Iran's role in these developments, far from being revolutionary, leans
toward maintaining the status quo. It has joined Turkey and Syria to
discuss ways to prevent the rise of Kurdish nationalism. Worried over the
secession of its own Azeri minority and the instability in its southern
Caucasian backyard, Tehran has tried unsuccessfully to bring a peaceful
end to the dispute between Armenia and Azerbaijan over Nagorno-Karabakh.
Not wanting to see a strong nationalist Azeri state stirred by
pan-Turkism, it has tilted toward the Armenian Christians, for years the
darlings of the West. Iran occasionally supported changes in the status
quo, for example, by backing the Islamic opposition in Tajikistan, where
the anti-Western old communist guard is trying to hold on to power.
Like other players in the region the Arab states, Turkey, Israel-- Iran
projects a mixture of defensive and aggressive strategies that are
motivated less by Islamic ideology than by its perceived national
interests in Central Asia and the Persian Gulf, and in particular by the
need to prevent the rise of unsympathetic players in these regions. On one
hand, Tehran has promoted economic cooperation and trade through the
formation of regional groups like the Central Asian Economic Cooperation
Organization and the Caspian Sea Cooperation Council. On the other hand,
not unlike pan-Arabism, pan-Turkism and pan-Islamism, Iran has tried to
export its own version of Islam, as well as the Persian language, as a way
of advancing its interests in the Middle East and Central Asia, though
with mixed results--the Iraqi Shiites' support for their government during
the war with Iran being the most dramatic failure.

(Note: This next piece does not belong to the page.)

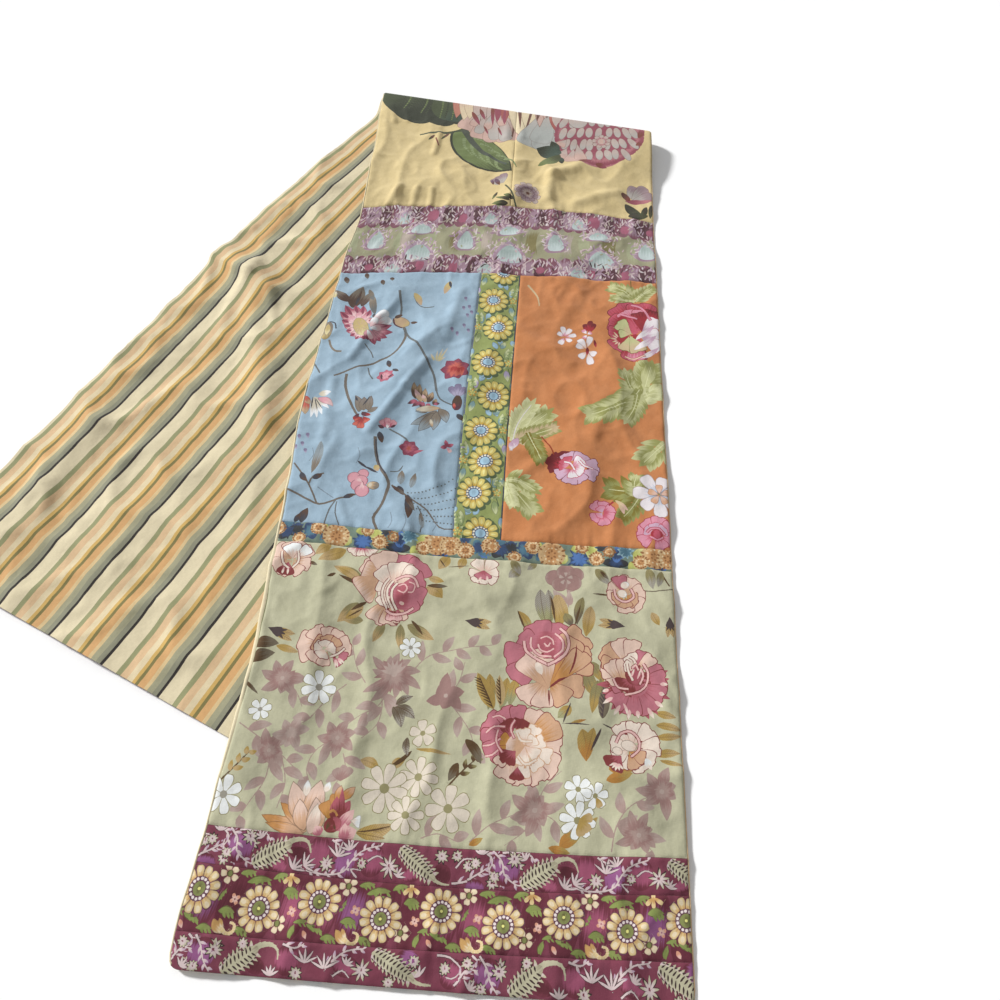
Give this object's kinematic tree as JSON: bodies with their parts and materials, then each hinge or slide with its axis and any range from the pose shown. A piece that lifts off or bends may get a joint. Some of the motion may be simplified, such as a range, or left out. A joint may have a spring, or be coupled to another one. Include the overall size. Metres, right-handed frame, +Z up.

The nightmare scenario of a new Iranian-led Islamic empire is a result of
misguided Western fears. Even Egypt during the heyday of pan-Arabism under
Gamal Abdel al-Nasser was unable to lay the groundwork for the unification
of Arabs, who share a common language and culture. Iran' s Shiite
religion, its historical animosity toward the Arab word, its struggles
with Iraq over influence in the Persian Gulf and with Turkey over
influence in Central Asia, and its limited economic and military power
place severe constraints on its ability to become a magnet for the mostly
Sunni Muslim world. Nor do talks about an Iranian- Sudanese alliance look
promising; Tehran and Khartoum have parted ways on many issues--Khartoum
refused to follow Tehran's lead in isolating Iraq during the gulf crisis
and in turning against the Palestine Liberation Organization.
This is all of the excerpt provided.